The “wars” were “fought between 1845 and 1872 ... from the Far North to Wairau near Blenheim”. So says the “Herald”.[iii] Well now, the “Wairau Affray”, so described today at the site, actually occurred on 17th June 1843, and was the only armed conflict in the whole of the South Island in the colonial era. As such, it hardly qualifies as a “war”. It ended with the murder of nine helpless prisoners, mostly by Te Rangihaeata whom Governor Fitzroy was powerless to bring to justice. And do recall that it was a mere ten years earlier that the Ngatitoa led by Te Rauparaha and Te Rangihaeata had claimed possession of the Wairau Valley with the virtual extermination of its former Maori inhabitants. And recall once again, that not far away in the Marlborough Sounds in December 1773, ten members of the crew of Cook’s ship “Adventure” had been killed, cooked and eaten.[iv]
Then the so-called “Northern War” or “Heke’s War”[v] of 1844-5 precipitated by Hone Heke at the urging of the disaffected Kawiti and encouraged by the fact that the Wairau murderers escaped scot-free[vi] was mostly a series of skirmishes until the attack on Kororareka after which it was principally Maoris loyal to the Crown who did most to suppress it.
There followed spasmodic violence in Wellington and Wanganui in which Te Rauparaha broke his oath of allegiance and was interned – something for which a recent craven government apologised!
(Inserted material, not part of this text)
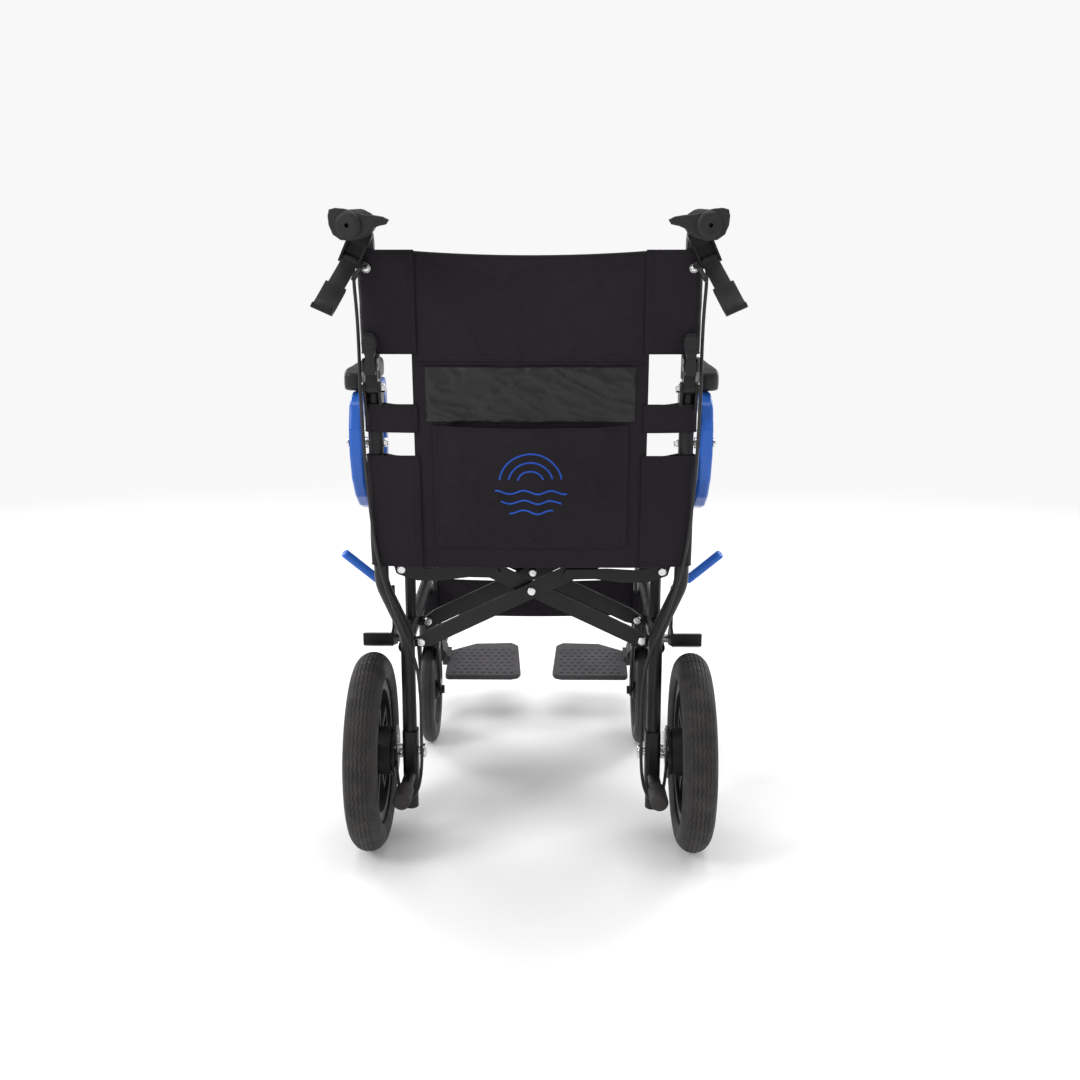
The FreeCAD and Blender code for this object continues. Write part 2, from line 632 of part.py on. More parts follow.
def lock_latch():
    """The small parking latch on the same pin, beside the brake lever."""
    arm = ribbon([LEVER_PIVOT, (24, 32), (42, 46)], LATCH_WIDTH, 5, LATCH_SHIFT)
    shape = fuse([arm, on_lever_pin(LATCH_WIDTH, LEVER_PIN_R + 2.5, LATCH_SHIFT)])
    return shape.cut(on_lever_pin(LATCH_WIDTH + 10, LEVER_PIN_R + RUNNING, LATCH_SHIFT))


def armrest_frame():
    """The blue D-shaped loop of flat-oval tube."""
    outer = [(-16, 718), (14, 704), (27, 668), (26, 628), (12, 590), (-14, 560), (-46, 540),
             (-80, 530), (-240, 530), (-256, 545), (-262, 600), (-262, 690), (-250, 718)]
    inner = [(-22, 690), (-8, 684), (-2, 664), (-2, 632), (-12, 604), (-32, 580), (-58, 564),
             (-86, 558), (-222, 558), (-232, 566), (-236, 604), (-236, 678), (-228, 690)]
    loop = side_plate(outer, ARMREST_X - 10, ARMREST_X + 10)
    loop = rounded(loop, ARMREST_CORNER, lies_along(0))
    hollow = side_plate(inner, ARMREST_X - 20, ARMREST_X + 20)
    hollow = rounded(hollow, ARMREST_HOLLOW_CORNER, lies_along(0))
    loop = loop.cut(hollow)
    loop = loop.makeFillet(ARMREST_EDGE, [e for e in loop.Edges if not lies_along(0)(e)])
    y, z = ARMREST_PIVOT
    loop = loop.cut(x_hole(ARMREST_X - 20, ARMREST_X + 20, y, z))
    return loop


def armrest_pad():
    pad = block((PAD_X[0], PAD_Y[0], PAD_Z[0]), (PAD_X[1], PAD_Y[1], PAD_Z[1]))
    return pad.makeFillet(9, [e for e in pad.Edges if e.CenterOfMass.z > PAD_Z[0] + 5])


def back_cloth(z_low, z_high, y_low, y_high):
    """A flat back panel between the canes, leaning with them."""
    half = CLOTH_THICK / 2
    outline = [(y_low - half, z_low), (y_low + half, z_low)]
    outline += [(y_high + half, z_high), (y_high - half, z_high)]
    return side_plate(outline, -BACK_HALF, BACK_HALF)


def calf_strap():
    return block((-CASTER_X + 18.5, -396, 262), (CASTER_X - 18.5, -392, 330))


# ---- wheel lock, tipping stub and footrest ----
def lock_lever():
    """Plate, shoe and bent handle of the push-to-lock brake."""
    y, z = LOCK_PIVOT
    outline = [(y - 9, z - 6), (y, z - 10), (y + 52, z + 4), (y + 52, z + 24), (y + 34, z + 30),
               (y + 38, z + 90), (y + 30, z + 98), (y + 20, z + 94), (y + 14, z + 30), (y - 9, z + 8)]
    plate = side_plate(outline, 222, 226)
    shoe_outline = [(y + 28, z - 6), (y + 52, z + 4), (y + 52, z + 24), (y + 28, z + 18)]
    shoe = side_plate(shoe_outline, 226, 271)
    handle = bar([(224, y + 28, z + 82), (236, y + 30, z + 98), (292, y + 60, z + 156)], 4.5, 12)
    lever = fuse([plate, shoe, handle])
    return lever.cut(x_hole(215, 240, y, z))


def lock_grip():
    """The blue sleeve on the wheel lock's handle."""
    y, z = LOCK_PIVOT
    low = vec(247.2, y + 36, z + 109.6)
    high = vec(295, y + 61.6, z + 159.1)
    way = (high - low).normalize()
    sleeve = Part.makeCylinder(7, (high - low).Length, low, way)
    sleeve = sleeve.makeFillet(3, [sleeve.Edges[0]])
    hole = rod((236, y + 30, z + 98), (292, y + 60, z + 156), 4.55)
    hole_end = Part.makeSphere(4.55, vec(292, y + 60, z + 156))
    return sleeve.cut(fuse([hole, hole_end]))


def tip_cap():
    """The rubber cap on the tipping stub."""
    cap = rod(on_stub(STUB_END - 22), on_stub(STUB_END + 24), 13.5)
    cap = cap.makeFillet(5, [cap.Edges[0]])
    return cap.cut(rod(on_stub(STUB_END - 30), on_stub(STUB_END + 0.4), STUB_R + RUNNING))


def hanger():
    """The footrest hanger with the pin that it swings on."""
    x = CASTER_X
    tube = [
        (x, HANGER_Y - 27, 408),
        (x, HANGER_Y - 27, 362),
        (x, HANGER_Y - 75, 300),
        (x, HANGER_Y - 150, 108),
        (x, PLATE_Y[0] - 2, 108 + (HANGER_Y - 148 - PLATE_Y[0]) * math.tan(math.radians(PLATE_TILT))),
    ]
    shape = tubes([(tube, 32)])
    pin = rod((x, HANGER_Y, 312), (x, HANGER_Y, 412), 8)
    tie = block((x - 5, HANGER_Y - 18, 342), (x + 5, HANGER_Y, 378))
    return fuse([shape, pin, tie])


def footplate():
    """The moulded plate and the sleeve that it turns on."""
    run = HANGER_Y - 150 - PLATE_Y[1]
    toe = PLATE_Y[0] - HANGER_Y + 150
    outline = [(-16, -run), (-150, -run), (-164, -run - 6), (-168, -run - 18), (-160, toe + 14),
               (-146, toe), (-70, toe + 4), (-16, toe + 40)]
    face = Part.Face(Part.makePolygon([vec(x, y, -24) for x, y in outline + outline[:1]]))
    plate = rounded(face.extrude(vec(0, 0, PLATE_THICK)), PLATE_CORNER, lies_along(2))
    plate = plate.makeFillet(PLATE_EDGE, [e for e in plate.Edges if not lies_along(2)(e)])
    sleeve = rod((0, -25, 0), (0, -70, 0), 15)
    web = block((-22, -70, -22), (-6, -25, -2))
    shape = fuse([plate, sleeve, web]).cut(rod((0, -10, 0), (0, -90, 0), TUBE_R + RUNNING))
    shape.rotate(vec(0, 0, 0), vec(1, 0, 0), -PLATE_TILT)
    shape.translate(vec(CASTER_X, HANGER_Y - 150, 108))
    return shape


# ---- brake cables ----
def cable(points):
    return bar(points, CABLE_R, CABLE_BEND)


# ---- the whole chair ----
left_frame_args = (ARM_A_YS, -ARM_THICK / 2 - 0.5, -22.0)
right_frame_args = (ARM_B_YS, -ARM_THICK / 2 - 0.5, -12.5)
nodes = {
    "left_side_frame": side_frame(*left_frame_args),
    "right_side_frame": mirrored(side_frame(*right_frame_args)),
    "left_frame_bolts": frame_bolts(*left_frame_args),
    "right_frame_bolts": mirrored(frame_bolts(*right_frame_args)),
    "cross_arm_a": cross_arm(ARM_A_YS, -1),
    "cross_arm_b": cross_arm(ARM_B_YS, 1),
    "centre_bolts": centre_bolts(),
    "left_link": link(left_frame_args[2]),
    "right_link": mirrored(link(right_frame_args[2])),
    "back_cloth_upper": back_cloth(HINGE_Z + 3, BACK_TOP, 44, 56),
    "back_cloth_lower": back_cloth(BACK_LOW, HINGE_Z - 3, 18.3, 43.6),
    "calf_strap": calf_strap(),
}
paired = {
    "rear_tyre": tyre,
    "rear_rim": rim,
    "wheel_spokes": wheel_spokes,
    "hub_brake": hub_brake,
    "brake_arm": brake_arm,
    "caster_fork": caster_fork,
    "caster_wheel": caster_wheel,
    "seat_sling": seat_sling,
    "upper_cane": upper_cane,
    "release_paddle": release_paddle,
    "hand_grip": grip,
    "brake_bracket": brake_bracket,
    "brake_lever": brake_lever,
    "lock_latch": lock_latch,
    "armrest_frame": armrest_frame,
    "armrest_pad": armrest_pad,
    "wheel_lock_lever": lock_lever,
    "wheel_lock_grip": lock_grip,
    "tip_cap": tip_cap,
    "footrest_hanger": hanger,
    "footplate": footplate,
}
for name, make in paired.items():
    left = make()
    nodes["left_" + name] = left
    nodes["right_" + name] = mirrored(left)
for name, points in (("brake_cable_upper", UPPER_CABLE), ("brake_cable_lower", LOWER_CABLE)):
    left = cable(points)
    runs = sum((vec(*a) - vec(*b)).Length for a, b in zip(points, points[1:]))
    print(name, "volume over section times runs:", left.Volume / (math.pi * CABLE_R ** 2 * runs))
    nodes["left_" + name] = left
    nodes["right_" + name] = mirrored(left)

low = [1e9, 1e9, 1e9]
high = [-1e9, -1e9, -1e9]
for name, shape in nodes.items():
    moved = shape.copy()
    moved.translate(vec(0, AXLE_Y, 0))
    if not moved.isValid():
        print("not valid:", name)
    moved.exportStep("parts/" + name + ".step")
    box = moved.BoundBox
    low = [min(a, b) for a, b in zip(low, (box.XMin, box.YMin, box.ZMin))]
    high = [max(a, b) for a, b in zip(high, (box.XMax, box.YMax, box.ZMax))]
print(len(nodes), "sub-parts, box", [round(v, 2) for v in low], [round(v, 2) for v in high])
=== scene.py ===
import json
import math

import bpy
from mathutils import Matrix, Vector, noise


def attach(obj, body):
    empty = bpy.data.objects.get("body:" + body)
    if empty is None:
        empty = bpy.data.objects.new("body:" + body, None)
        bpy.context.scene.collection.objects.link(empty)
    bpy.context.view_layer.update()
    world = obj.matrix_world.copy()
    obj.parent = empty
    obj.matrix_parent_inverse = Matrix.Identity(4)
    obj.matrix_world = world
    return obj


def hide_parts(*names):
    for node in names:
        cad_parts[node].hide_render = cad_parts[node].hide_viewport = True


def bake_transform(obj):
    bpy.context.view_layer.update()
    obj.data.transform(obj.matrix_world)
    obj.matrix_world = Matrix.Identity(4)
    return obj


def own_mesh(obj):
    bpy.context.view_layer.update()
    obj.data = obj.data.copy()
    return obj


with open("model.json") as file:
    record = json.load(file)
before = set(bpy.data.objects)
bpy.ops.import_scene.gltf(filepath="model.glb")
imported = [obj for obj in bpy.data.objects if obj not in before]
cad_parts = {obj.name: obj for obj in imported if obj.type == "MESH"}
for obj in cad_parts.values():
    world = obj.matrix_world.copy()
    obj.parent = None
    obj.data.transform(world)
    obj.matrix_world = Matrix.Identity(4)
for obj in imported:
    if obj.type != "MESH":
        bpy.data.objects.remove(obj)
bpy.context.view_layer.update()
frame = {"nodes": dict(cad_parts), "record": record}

AXLE_Y = 265.0     # the drawings below are in millimetres from the rear axle


def at(x, y, z):
    """A point drawn in millimetres from the rear axle, in the row frame's metres."""
    return Vector((x / 1000, (y + AXLE_Y) / 1000, z / 1000))


# ---- camera and stage ----
camera_data = bpy.data.cameras.new("camera")
camera_data.lens = 41.43
camera_data.sensor_width = 36
camera = bpy.data.objects.new("camera", camera_data)
bpy.context.scene.collection.objects.link(camera)
camera.location = (-0.0337, 2.095, 0.928)
look = Vector((0.01087, -0.9733, -0.2295))
camera.rotation_euler = look.to_track_quat("-Z", "Y").to_euler()
bpy.context.scene.camera = camera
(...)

Andrew Gillespie and his young son were murdered at Lower Hutt on 10th April 1846, the Gilfillans with six child victims tomahawked at Wanganui in April 1847 and the Branks family with three young children at Johnsonville in March 1849 - fifteen innocents slaughtered by tribal blood lust.[vii]
And so to Taranaki where Charles Heaphy on a mission to buy land for the New Zealand Company in 1839 found South Taranaki virtually deserted following the invasion by Waikato tribes barely a decade earlier. Returning refugees from the South and erstwhile slaves of the Waikato fell to fighting among themselves over land they sought to re-possess. In point of fact, apart from what had been bought legitimately for farm settlements (sometimes three times over)[viii] the tribes really had far more land than they knew what to do with.[ix] Nevertheless, hostilities escalated and in a little over twelve months in 1860-1, 177 settler homes and farms were destroyed by Maori rebels.[x] Intermittent hostilities in Taranaki led to the emergence of Pai Mairire, initially alleged to be a religion of peace, notwithstanding it blasphemed Christianity. It soon developed into the practice of the Hau Hau where heads of victims, both white and maori, were desecrated in wild dances around a “niu” pole.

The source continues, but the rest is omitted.